Headlines have been blaring about a ban on iPhone sales in a couple of countries. Most recently, on Thursday, a German court ruling appeared to halt sales of iPhones there, but that’s not what happened immediately.

What’s really going on?

Over the past two years, mobile phone titans Qualcomm and Apple have battled in courts worldwide. Apple got things started when it stopped paying royalties for using Qualcomm wireless modem chips in iPhones and iPads, accusing its long-time supplier of illegally abusing a monopoly position. Qualcomm hit back by filing patent and intellectual property infringement cases—plus suing to get paid.

Here are some answers about the real state of play:

Have iPhone sales been banned?

Courts in China and Germany ruled this month that Apple violated some of Qualcomm’s intellectual property and ordered some iPhone sales halted. The Chinese court decision focused on two software patents (about resizing photos and navigating apps) in iPhones made prior to the 2018 editions. Meanwhile, the German court focused on a hardware patent about saving power while transmitting wireless signals. The case focused on iPhones manufactured with chips from Intel (INTC) and Qorvo, also pre-2018 models.

So iPhone sales have stopped in China and Germany?

Not exactly. In China, Apple says it has tweaked its software to avoid the two patents while also appealing the decision. At the same time, it has continued to sell all iPhone models in China. Qualcomm (QCOM) says Apple is “legally obligated to immediately cease sales.” You can almost count on continued legal wrangling.

In Germany, Apple (AAPL) also said it would appeal. But Apple said it would stop selling its older iPhone 7 and 8 models in its own stores in Germany during the appeals process (though the devices will still be available from thousands of other retailers).

Will these rulings force a settlement?

Not yet, but it’s possible. Qualcomm officials including CEO Steve Mollenkopf have long hinted that a settlement was near. “We’re really on the doorstep,” the CEO said last month, for example.

Apple has denied the signals at every turn, saying no settlement talks were even active. But last week, Apple told a Chinese court that if iPhone sales in the country—its second-largest market after the United States—are in fact banned, it would have to resolve the case with Qualcomm. “Apple will be forced to settle with the Respondent, causing all mobile phone manufacturers to relapse into the previous unreasonable charging mode and pay high licensing fees, resulting in unrecoverable losses in the downstream market of mobile phones,” Apple told the court.

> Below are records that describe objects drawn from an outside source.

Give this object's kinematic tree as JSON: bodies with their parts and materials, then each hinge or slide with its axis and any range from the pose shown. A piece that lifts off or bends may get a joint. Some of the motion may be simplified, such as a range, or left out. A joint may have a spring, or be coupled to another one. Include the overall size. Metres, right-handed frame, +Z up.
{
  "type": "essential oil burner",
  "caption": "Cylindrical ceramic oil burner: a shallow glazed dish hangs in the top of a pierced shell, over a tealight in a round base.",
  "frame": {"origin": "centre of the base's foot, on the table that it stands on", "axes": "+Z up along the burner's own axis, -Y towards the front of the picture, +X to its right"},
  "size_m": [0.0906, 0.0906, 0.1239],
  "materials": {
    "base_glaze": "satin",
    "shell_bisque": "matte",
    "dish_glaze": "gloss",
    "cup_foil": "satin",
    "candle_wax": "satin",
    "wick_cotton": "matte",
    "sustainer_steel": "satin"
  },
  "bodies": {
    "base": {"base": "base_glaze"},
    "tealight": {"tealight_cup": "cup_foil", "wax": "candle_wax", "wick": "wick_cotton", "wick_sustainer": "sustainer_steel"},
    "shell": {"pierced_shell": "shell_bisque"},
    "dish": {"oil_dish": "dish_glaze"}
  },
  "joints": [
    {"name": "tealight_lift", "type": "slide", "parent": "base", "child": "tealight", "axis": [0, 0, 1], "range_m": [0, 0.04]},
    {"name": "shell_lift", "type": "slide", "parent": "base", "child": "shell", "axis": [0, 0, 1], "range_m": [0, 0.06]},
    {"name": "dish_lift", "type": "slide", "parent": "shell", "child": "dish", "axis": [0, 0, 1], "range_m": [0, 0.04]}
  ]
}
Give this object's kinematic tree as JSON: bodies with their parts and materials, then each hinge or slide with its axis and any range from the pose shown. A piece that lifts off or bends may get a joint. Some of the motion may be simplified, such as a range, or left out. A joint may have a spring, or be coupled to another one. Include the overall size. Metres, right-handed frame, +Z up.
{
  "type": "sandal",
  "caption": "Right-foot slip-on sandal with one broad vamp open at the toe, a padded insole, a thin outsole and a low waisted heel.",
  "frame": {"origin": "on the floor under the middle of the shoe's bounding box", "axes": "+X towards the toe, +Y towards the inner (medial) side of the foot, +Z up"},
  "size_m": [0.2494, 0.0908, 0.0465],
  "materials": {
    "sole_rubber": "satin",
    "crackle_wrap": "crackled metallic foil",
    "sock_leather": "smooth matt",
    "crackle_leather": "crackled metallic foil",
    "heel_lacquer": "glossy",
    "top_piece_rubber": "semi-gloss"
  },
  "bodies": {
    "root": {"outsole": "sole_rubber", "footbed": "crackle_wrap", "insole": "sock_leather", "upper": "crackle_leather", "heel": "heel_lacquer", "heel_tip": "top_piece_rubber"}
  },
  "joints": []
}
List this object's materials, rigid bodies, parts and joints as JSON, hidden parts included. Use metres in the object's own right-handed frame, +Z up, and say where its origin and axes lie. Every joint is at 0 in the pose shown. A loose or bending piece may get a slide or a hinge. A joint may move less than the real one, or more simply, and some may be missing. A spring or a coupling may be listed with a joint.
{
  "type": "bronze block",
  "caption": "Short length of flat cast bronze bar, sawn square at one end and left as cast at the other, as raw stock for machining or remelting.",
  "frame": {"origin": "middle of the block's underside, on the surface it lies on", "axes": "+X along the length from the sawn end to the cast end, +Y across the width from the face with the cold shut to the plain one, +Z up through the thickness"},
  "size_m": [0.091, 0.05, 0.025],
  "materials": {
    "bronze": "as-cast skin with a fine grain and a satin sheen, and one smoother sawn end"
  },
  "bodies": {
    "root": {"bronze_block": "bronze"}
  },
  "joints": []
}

Are these two cases the most important?

Not by a long shot. Two other cases focusing on the core issues between Apple and Qualcomm will heat up starting next year. On Jan. 4, the Federal Trade Commission is scheduled to open a trial examining whether Qualcomm’s licensing practices violate antitrust rules, as Apple has alleged. Qualcomm lost an initial ruling ahead of the trial, but the most significant challenge to its entire business model will be hashed out over coming months. Then, in April, the trial for Apple and Qualcomm’s competing lawsuits in federal court in California is scheduled to begin. As long-time chip industry analyst Stacy Rasgon wrote after the Chinese and German decisions came out, “we may be approaching the end of the beginning but we still suspect we are not yet near the end.”

Is that it?

There’s one other important legal battleground. In September, an administrative judge for the U.S. International Trade Commission found that the iPhone violated one Qualcomm patent relating to energy saving, but that banning the import of all iPhones into the country would not be in the public interest. Last week, the ITC said it would review that decision. That final review is expected to be issued by Feb. 19.